Traders' associations say people in Delhi are spending less this year on sweets, dry fruits and gifts, reports the Deccan Herald.

Right to reject

Moving on to politics, the Election Commission has asked Congress party vice-president Rahul Gandhi to explain his remark that the main opposition Bharatiya Janata Party was indulging in divisive politics in the riot-hit town of Muzaffarnagar in northern India, reports the Hindustan Times.

Terming the remark a violation of the election code of conduct, the commission has sent Mr Gandhi a notice over his speeches in Rajasthan and Madhya Pradesh states and asked him to respond by 4 November, the paper adds.
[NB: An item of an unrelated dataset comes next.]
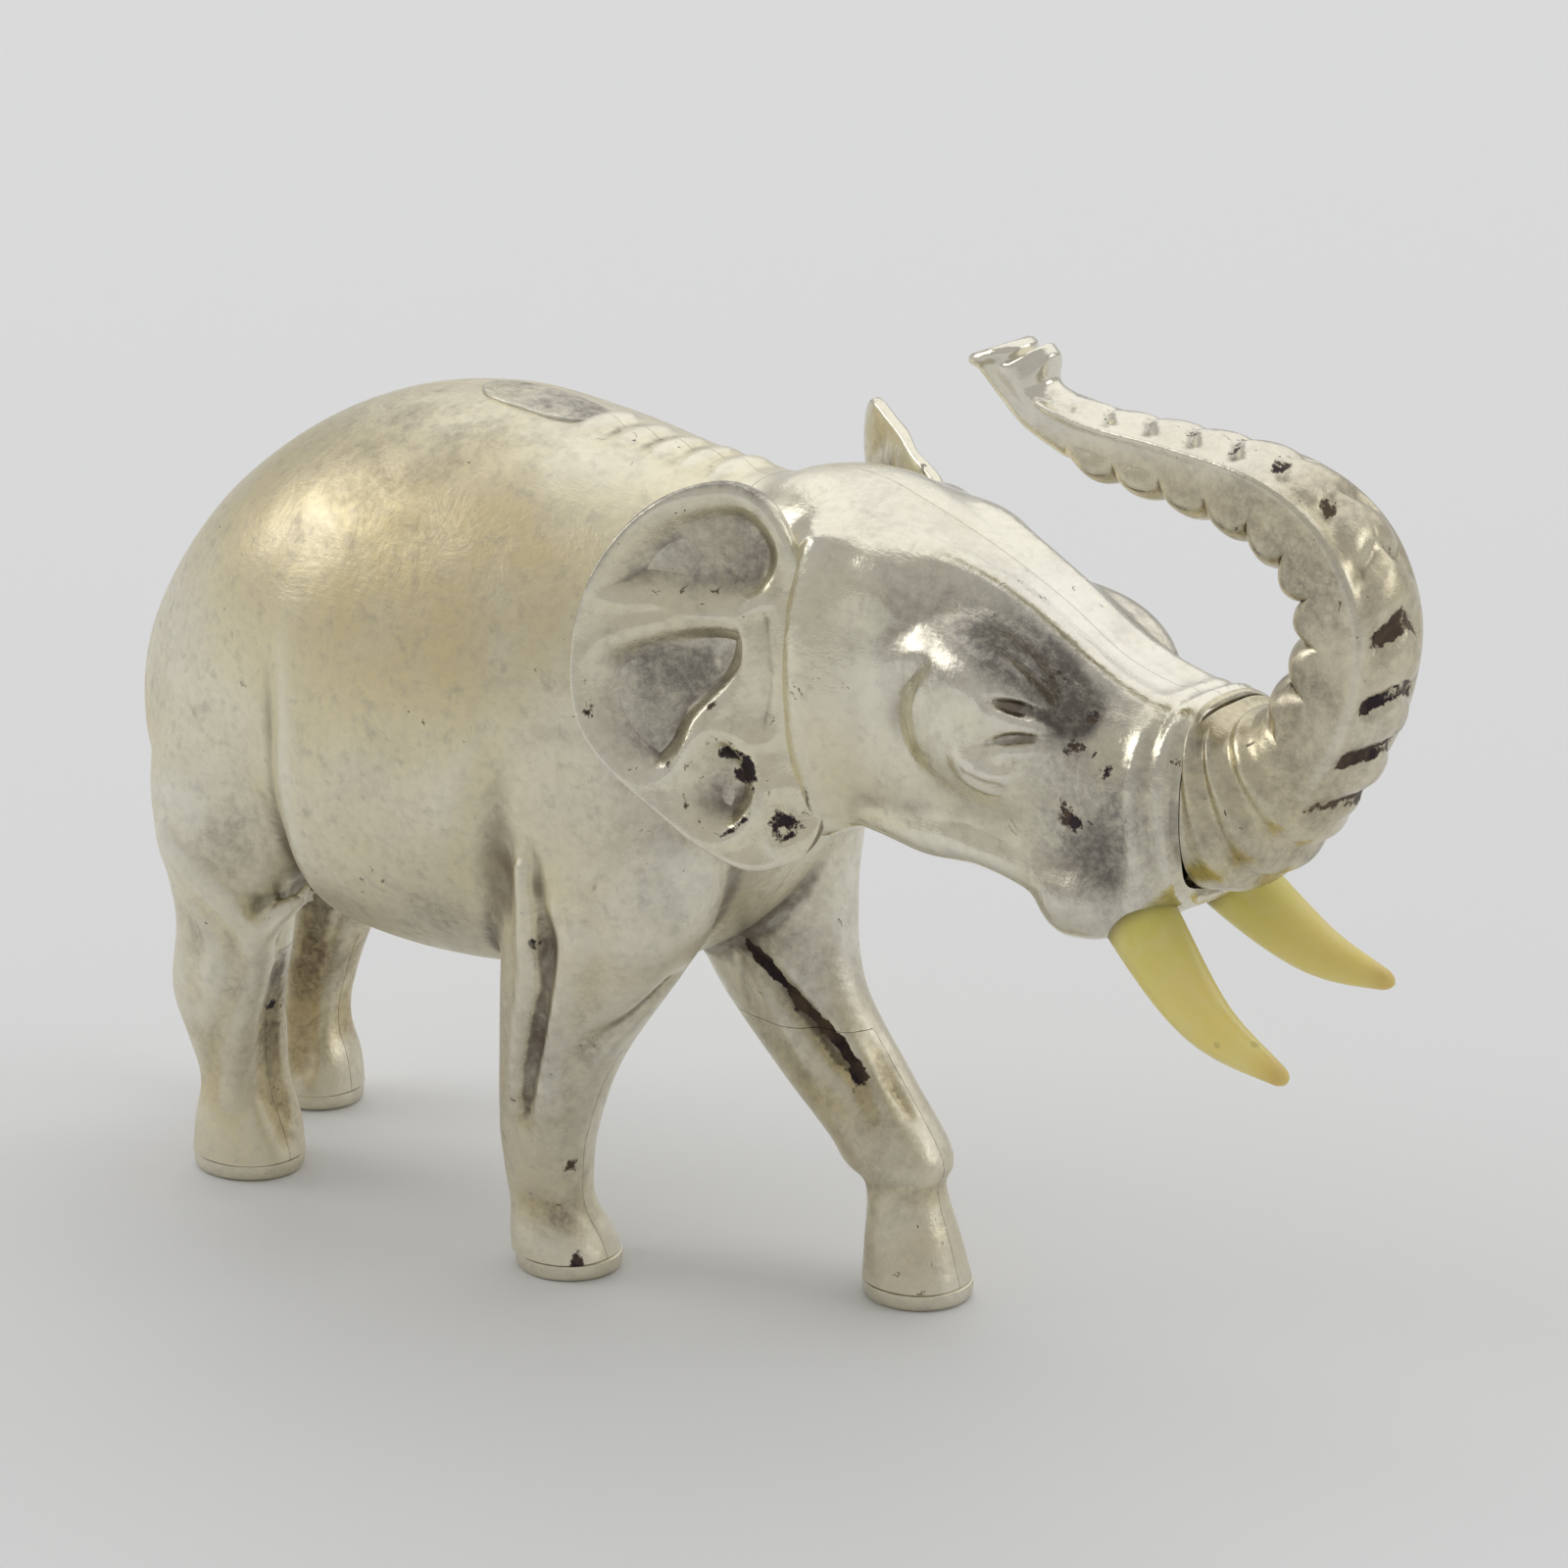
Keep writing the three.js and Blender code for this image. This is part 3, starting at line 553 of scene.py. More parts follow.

Assembly polls will be held in five states, including Rajasthan and Madhya Pradesh, in November-December this year.

The Election Commission has also approved the design of the None of the Above (Nota) button on electronic voting machines, which is being introduced during the assembly polls in Delhi, the First Post website reports.

The symbol is "a circular depiction with black background with Nota written in white in capital letters in English", it says.

The Nota button is an option for voters who do not want to cast their ballot for any of the candidates, it says.

And finally, Congress party president Sonia Gandhi has been ranked 21st among the world's most powerful people by Forbes magazine, seven spots above Prime Minister Manmohan Singh, reports The Indian Express.